Kurt Busch, Penske Racing Dodge and Jeff Gordon, Hendrick Motorsports Chevrolet.
Photo by Action Sports Photography.

Busch said that his team struggled with the new car style over the past two years and that they are finally catching up to the field. "Good things come to those who wait," he said. "We waited over a year and a half for this COT to have a good package. We've had that to start 2009."

Jeff Gordon also got around Edwards and looked like he would press the issue on the final lap but Busch pulled away to claim his second career win at AMS.

Gordon grabbed his second runner-up finish of the young season. "It's just this race team stepping it up," he said, "We gave him a great run."

Gordon pushed his lead to 43 points over Clint Bowyer while Kurt Busch jumped up four spots to third and trails Gordon by 46 points.

"We're going to win races," Gordon said. "These guys are just flawless - they aren't skipping a beat. We'll keep knocking on the door until we get into victory lane."

Edwards started 29th but made his way to the front of the field early in the race. He knew that taking two tires was a risky strategy but took the chance to take the restart at the front of the field.

"That's was the hand we were dealt," Edwards said. "All I could think of was when Jimmie Johnson won when they threw the green flag and then the yellow flag right away. I thought I'd rather be in the lead in that situation. I wish we could have had four tires there but Kurt ran a good race and was the fastest car all day."

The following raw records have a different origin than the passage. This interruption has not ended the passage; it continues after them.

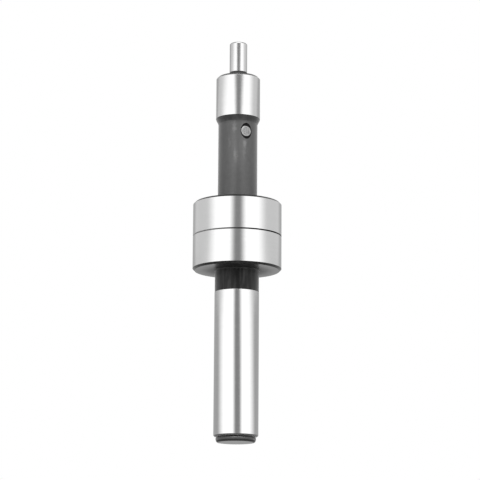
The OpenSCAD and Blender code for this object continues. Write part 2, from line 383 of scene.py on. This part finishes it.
def lapped(tree, place):
    """Lapped on a flat plate with fine grit: even matt steel with hair scratches in all directions. The
    real ones are a few thousandths of a millimetre wide, and are drawn 0.06 mm wide."""
    hair_wide, hair_long = 0.06, 2.5
    height = 0.0
    for turn in (0.3, 1.4, 2.4):
        hairs = add(tree, "ShaderNodeVectorRotate", {"Vector": place, "Angle": turn}, rotation_type="Z_AXIS")
        hairs = add(tree, "ShaderNodeVectorMath", {
            0: hairs, 1: (1 / hair_wide, 1 / hair_long, 1 / hair_long),
        }, operation="MULTIPLY")
        hairs = add(tree, "ShaderNodeTexNoise", {"Vector": hairs, "Scale": 1.0, "Detail": 2.0})
        height = add(tree, "ShaderNodeMath", {0: hairs, 1: height}, operation="ADD")
    colour = add(tree, "ShaderNodeMix", {"Factor": hairs, 6: linear("#B1B1B1"), 7: linear("#BDBDBD")},
                 data_type="RGBA")
    roughness = add(tree, "ShaderNodeMapRange", {"Value": hairs, "To Min": 0.3, "To Max": 0.38})
    return colour.outputs[2], roughness, height, 0.001


def bored(tree, place):
    """The drilled and reamed inside: dull steel with a tool's feed lines round the axis, 0.3 mm apart."""
    feed = add(tree, "ShaderNodeTexWave", {
        "Vector": place, "Scale": WAVE_SCALE / 0.3, "Distortion": 2.0, "Detail": 3.0,
    }, bands_direction="Z")
    haze = add(tree, "ShaderNodeTexNoise", {"Vector": place, "Scale": 1 / 2.0, "Detail": 3.0})
    colour = add(tree, "ShaderNodeMix", {"Factor": haze, 6: linear("#7F7F7F"), 7: linear("#989898")},
                 data_type="RGBA")
    roughness = add(tree, "ShaderNodeMapRange", {"Value": feed, "To Min": 0.35, "To Max": 0.45})
    return colour.outputs[2], roughness, feed, 0.004


def drawn_wire(tree, place):
    """Music wire, cold drawn and left with its lubricant's film: an even dull grey with faint cloudiness."""
    film = add(tree, "ShaderNodeTexNoise", {"Vector": place, "Scale": 1 / 0.8, "Detail": 3.0})
    draw = add(tree, "ShaderNodeTexNoise", {"Vector": place, "Scale": 1 / 0.08, "Detail": 2.0})
    colour = add(tree, "ShaderNodeMix", {"Factor": film, 6: linear("#6C6C6C"), 7: linear("#828282")},
                 data_type="RGBA")
    roughness = add(tree, "ShaderNodeMapRange", {"Value": film, "To Min": 0.3, "To Max": 0.42})
    return colour.outputs[2], roughness, draw, 0.001


GROUND = steel("ground_tool_steel", ground)
# Its darker band just under the head is a painted shade.
BURNISHED = steel("burnished_hardening_scale", burnished_scale, bloom=0.5)
BLACK = steel("black_hardening_scale", black_scale, bloom=0.45)
CHAMFER = steel("black_scale_on_a_chamfer", black_scale, bloom=0.2)
# Painted shade: the disc's faces are black beside the neck and paler towards the rim.
FACE = steel("scale_on_a_turned_face_with_painted_shade_by_the_neck", faced_scale)
# Painted shade: the countersinks round the cross pin made matt black.
COUNTERSINK_SHADE = steel("painted_shade_in_a_countersink", countersink_shade)
# Painted shade with a painted lit edge: the chamfers of the split, near black and pale on one side.
PAINTED_SEAM = steel("painted_shade_and_lit_edge_in_the_seam", painted_seam)
OXIDE = steel("oiled_black_oxide", black_oxide, bloom=0.4, dark="#4C4C4C", pale="#5A5A5A")
# Painted shade: a darker copy of the plug's oxide, on its bottom rounding.
OXIDE_PAINTED_SHADE = steel("black_oxide_with_painted_shade", black_oxide, dark="#323232", pale="#3C3C3C")
# Painted light: a paler copy of the plug's oxide, on its end face, which faces the light from below.
OXIDE_PAINTED_LIGHT = steel("black_oxide_painted_paler_as_lit_from_below", black_oxide, dark="#8E8E8E", pale="#A6A6A6")
CROPPED = steel("cropped_dowel_end", cropped)
TUMBLED = steel("tumbled_dowel_edge", cropped, dark="#949494", pale="#B2B2B2")
LAPPED = steel("lapped_tool_steel", lapped)
BORED = steel("bored_steel", bored)
WIRE_STEEL = steel("drawn_music_wire", drawn_wire)


# Turned pieces

def rounded(corners, closed=False):
    """Rings of a turned outline. A corner is (radius, height, rounding, finish of the stretch that
    follows), and a ring is (radius, height, finish). An arc takes the place of a rounded corner, with a
    ring close to each of its ends, which keeps the shading of the stretches beside it true."""
    rings = []
    count = len(corners)
    for i, (r, z, rounding, finish) in enumerate(corners):
        here = Vector((r, z))
        if rounding == 0:
            rings.append((r, z, finish))
            continue
        before = Vector(corners[i - 1][:2])
        after = Vector(corners[(i + 1) % count][:2])
        into = (here - before).normalized()
        out = (after - here).normalized()
        turn = into.angle_signed(out)
        reach = rounding * math.tan(abs(turn) / 2)
        beside = min(EDGE, BESIDE_SHARE * (here - before).length, BESIDE_SHARE * (after - here).length)
        side = Vector((into.y, -into.x)) * math.copysign(rounding, turn)
        centre = here - reach * into + side
        steps = max(2, math.ceil(abs(turn) / ARC_STEP))
        points = [here - (reach + beside) * into]
        for k in range(steps + 1):
            points.append(centre + Matrix.Rotation(-turn * k / steps, 2) @ -side)
        points.append(here + (reach + beside) * out)
        earlier = corners[i - 1][3]
        for k, point in enumerate(points):
            rings.append((point.x, point.y, earlier if k < len(points) / 2 - 1 else finish))
    if closed:
        rings.append(rings[0])
    return rings


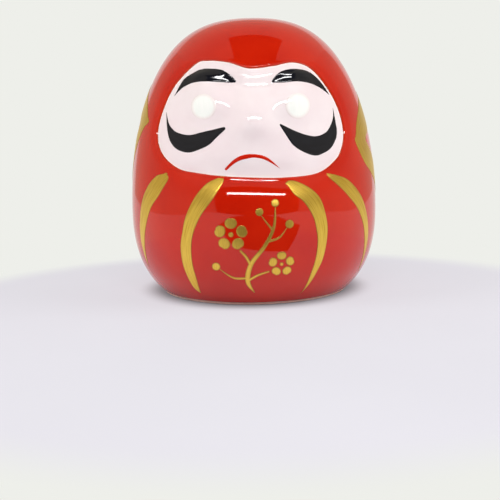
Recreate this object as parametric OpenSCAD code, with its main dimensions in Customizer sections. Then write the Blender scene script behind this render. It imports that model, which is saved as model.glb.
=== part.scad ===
// Glazed ceramic daruma doll: a hollow slip-cast body, its coloured glazes
// and the enamel and gold brushwork fired on top.
// Origin: centre of the foot, on the surface the doll stands on. The face looks along -Y.

/* [Body] */
// Height from the foot to the crown
doll_height = 81; // [71:1:91]
// Widest radius of the body
body_radius = 37.2; // [35.6:0.1:38.6]
// Height of the widest level
waist_height = 24.5; // [23:0.1:26]
// Thickness of the fired clay wall
wall = 4; // [3:0.1:6]

/* [Foot] */
// Height of the bare foot below the red glaze
foot_height = 0.6; // [0.5:0.1:1.6]
// Width of the ring that touches the table
foot_ring_width = 3.2; // [2:0.1:5]
// Depth of the hollow under the base
foot_recess = 1.4; // [0.8:0.1:2]
// Diameter of the firing vent in the base
vent_diameter = 3.6; // [2:0.1:3.8]

/* [Face] */
// How far each eyeball stands out of the face
eyeball_rise = 1.1; // [0.5:0.1:1.6]
// How far the nose stands out of the face
nose_rise = 1.8; // [0.8:0.1:2.4]
// Diameter of each white eye disc
eye_diameter = 6.8; // [5:0.1:7.4]

/* [Glaze and enamel] */
// Thickness of the red and the face glaze
glaze = 0.3; // [0.2:0.05:0.5]
// Thickness of the black, white and gold brushwork
enamel = 0.2; // [0.1:0.05:0.3]

/* [Plum sprig] */
// Radius of the large blossom
large_blossom_radius = 4.9; // [3.5:0.1:5.2]
// Radius of the small blossom
small_blossom_radius = 3.9; // [2.5:0.1:4.2]
// Petals in each blossom
petal_count = 5; // [5:1:6]

/* [Hidden] */
$fn = 96;
crown_steps = 22;
belly_steps = 10;
curve_steps = 3;
crown_power = 2.75;                // higher makes the shoulders squarer
belly_power = 3.4;                 // higher keeps the belly wide for longer
belly_fall = 2.3;                  // higher makes the belly turn under later
belly_reach = 30;                  // depth below the waist at which the belly curve would close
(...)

Pit stop for Carl Edwards, Roush Fenway Racing Ford.
Photo by Action Sports Photography.

Kevin Harvick finished fourth and Brian Vickers didn't lead a lap but spent the second half of the race closing in on the lead and creeped up to Busch in the closing laps to stir up an interesting finish. He got shuffled back in the pack on pit road but brought home a fifth place finish.

Vickers said he wanted to see how the race would have turned out without the final caution. "I think we definitely had a car for it," he claimed. "Kurt was definitely better in parts of the run and we were better in others. We obviously ran him down but we were both running the same line so it was going to get interesting. It was fun racing him there at the end. We had to fight through some troubles."

Reed Sorenson brought out the caution on the first lap and then a strange caution trapped a bunch of cars a lap down early in the race. With cars cycling through green flag stops, a crew member from Marcos Ambrose's team chased a rolling tire into the infield grass. NASCAR threw the caution because he went to an unapproved area. When the field went green, just six cars were scored on the lead lap. Eight other cars started ahead of those cars on the restart so were officially still on the lead lap.

Mark Martin, who started on the pole for the first time in eight years, paced the first five laps and was running with the leaders until he blew a right rear tire and hit the outside wall hard on lap 214.